In a time of rampant economic inequality, financial instability, and already-low taxes across the board, there can be no rational excuse for the US effectively terminating serious efforts to tax its corporations as per the Republican plan. For starters, doing so would deprive the Federal Treasury of upwards of $2 trillion over the next decade, say both the Tax Foundation and the Tax Policy Center, crippling future government investment.

Then, there’s the whole question of the rationale for this proposed giveaway to Wall Street. It’s premised on the notion that American corporations are grossly overtaxed compared to those of other countries; they’re not.

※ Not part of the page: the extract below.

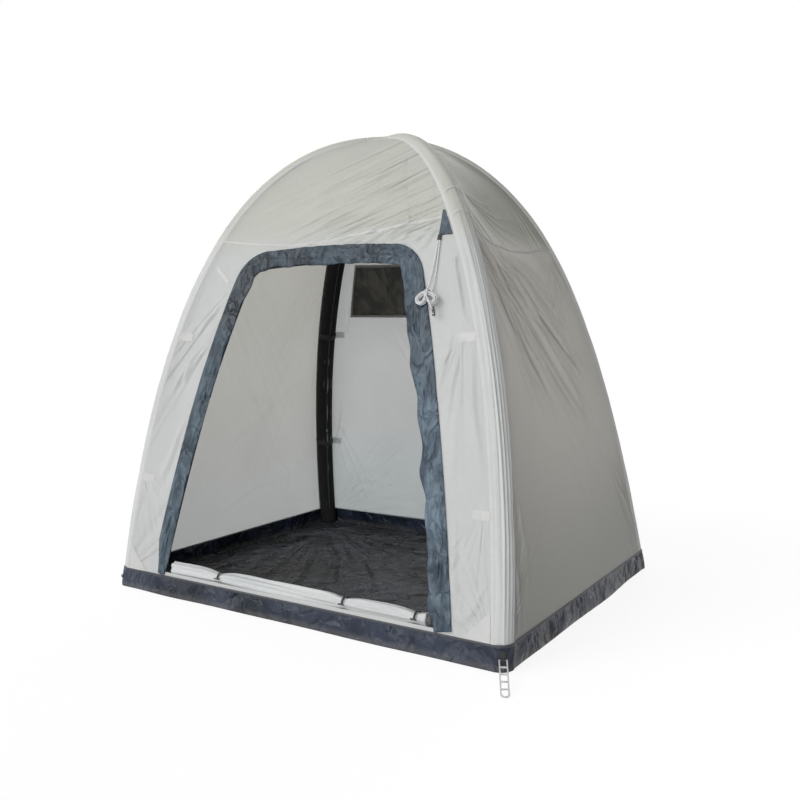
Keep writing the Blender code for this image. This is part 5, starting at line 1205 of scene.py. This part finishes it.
tub_normal = tub_cloth.bump(tub_cloth.ramp(creased, (0.0, 0.0), (0.20, 1.0)), 0.0050, 1.0, tub_normal)
tub_normal = tub_cloth.bump(ribs, 0.0002, 0.5, tub_normal)
tub_cloth.wear(colour=tub_cloth.mix(rim_mask, dark, blue),
               roughness=tub_cloth.ramp(fine, (0.3, 0.22), (0.7, 0.40)), normal=tub_normal)

tub = add_piece("groundsheet_cloth", cloth_mesh("groundsheet", AROUND, 110, tub_place, close=True),
                tub_cloth)
thicken(tub, FLOOR_T)
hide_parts("groundsheet")
RIM_SEAM_W, RIM_SEAM_RISE, RIM_SEAM_STANDS = 0.012, 0.0022, 0.0006
rim_route = []
for index in range(AROUND + 1):
    high = high_ring[index % AROUND]
    low = low_ring[index % AROUND]
    before, after = high_ring[(index - 1) % AROUND], high_ring[(index + 1) % AROUND]
    ahead = (after - before).normalized()
    beside = (high - low).normalized()
    away = Vector((high.x, high.y, 0)).normalized()
    rim_route.append((high + away * RIM_SEAM_STANDS, beside, ahead.cross(beside)))
rim_tape = woven("rim seam tape", (0.030, 0.034, 0.044), (0.016, 0.018, 0.024), crinkle=0.0010,
                 crinkle_scale=30.0, roughness=(0.4, 0.55))
band("rim_seam", rim_route, RIM_SEAM_W, RIM_SEAM_RISE, rim_tape, tub)

# Storm flap: slate blue cloth sewn round the doorway outside, two layers with a puffed, rippled
# face, and its lower ends hanging free.
FLAP_W, FLAP_FOOT, FLAP_T, FLAP_WARP = 0.068, 0.094, 0.0006, 0.0016
flap_outer, flap_inner = door_line(FLAP_W, FLAP_FOOT), door_line(0.0, FLAP_FOOT)
FLAP_STEPS = len(flap_outer) - 1


def flap_spot(across, along):
    """The flap from its outer edge to its inner edge, from the left foot round to the right."""
    at = min(along * FLAP_STEPS, FLAP_STEPS - 0.001)
    index, part = int(at), at % 1
    run = 4.6 * along
    foot = max(0.0, 1 - along / 0.035)
    right = min(1.0, max(0.0, (along - 0.55) / 0.1))
    reach = 1.12 + 0.10 * min(1.0, along * 3) + 0.10 * math.exp(-((along - 0.72) / 0.03) ** 2)
    reach += (0.16 + 0.14 * right) * noise.noise(Vector((run * 3.0, 0.7, 4.0)))
    reach += (0.12 + 0.12 * right) * noise.noise(Vector((run * 9, 2.0, 1.0)))
    share = 0.55 * foot + (reach - 0.55 * foot) * across
    spot = []
    for axis in (0, 1):
        outer = flap_outer[index][axis] * (1 - part) + flap_outer[index + 1][axis] * part
        inner = flap_inner[index][axis] * (1 - part) + flap_inner[index + 1][axis] * part
        spot.append(outer * (1 - share) + inner * share)
    puff = math.sin(math.pi * across) ** 0.6
    ripple = noise.noise(Vector((run * 4.5 + across * 1.5, across * 1.6, 2.0)))
    fold = noise.noise(Vector((run * 7.0 - across * 9.0, across * 1.2 + run * 2.0, 9.0)))
    return (*spot, 0.0030 + puff * (0.0075 + 0.0060 * ripple + 0.0050 * fold))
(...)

Between 2006 and 2012, two-thirds of US companies used loopholes and write-offs to pay no federal taxes at all, according to the Government Accountability Office (GAO). Those that did averaged 14% in assessments. And in 2012, The Economist determined the official 35% rate viewed by corporate-tax reformers with mock horror was actually 27.6% after allowing for exemptions and deductions, about on a par with the UK (27.4%) and less than Germany (31.6%).

But in the alternative universe inhabited by Trump’s GOP tax writers, corporate America deserves a rich reward for its manifold contributions — from bringing us the financial crash and Great Recession to bankrolling our political campaigns. For all you do, Wall Street, this tax cut’s for you.

Wayne O’Leary is a writer in Orono, Maine, specializing in political economy. He holds a doctorate in American history and is the author of two prizewinning books.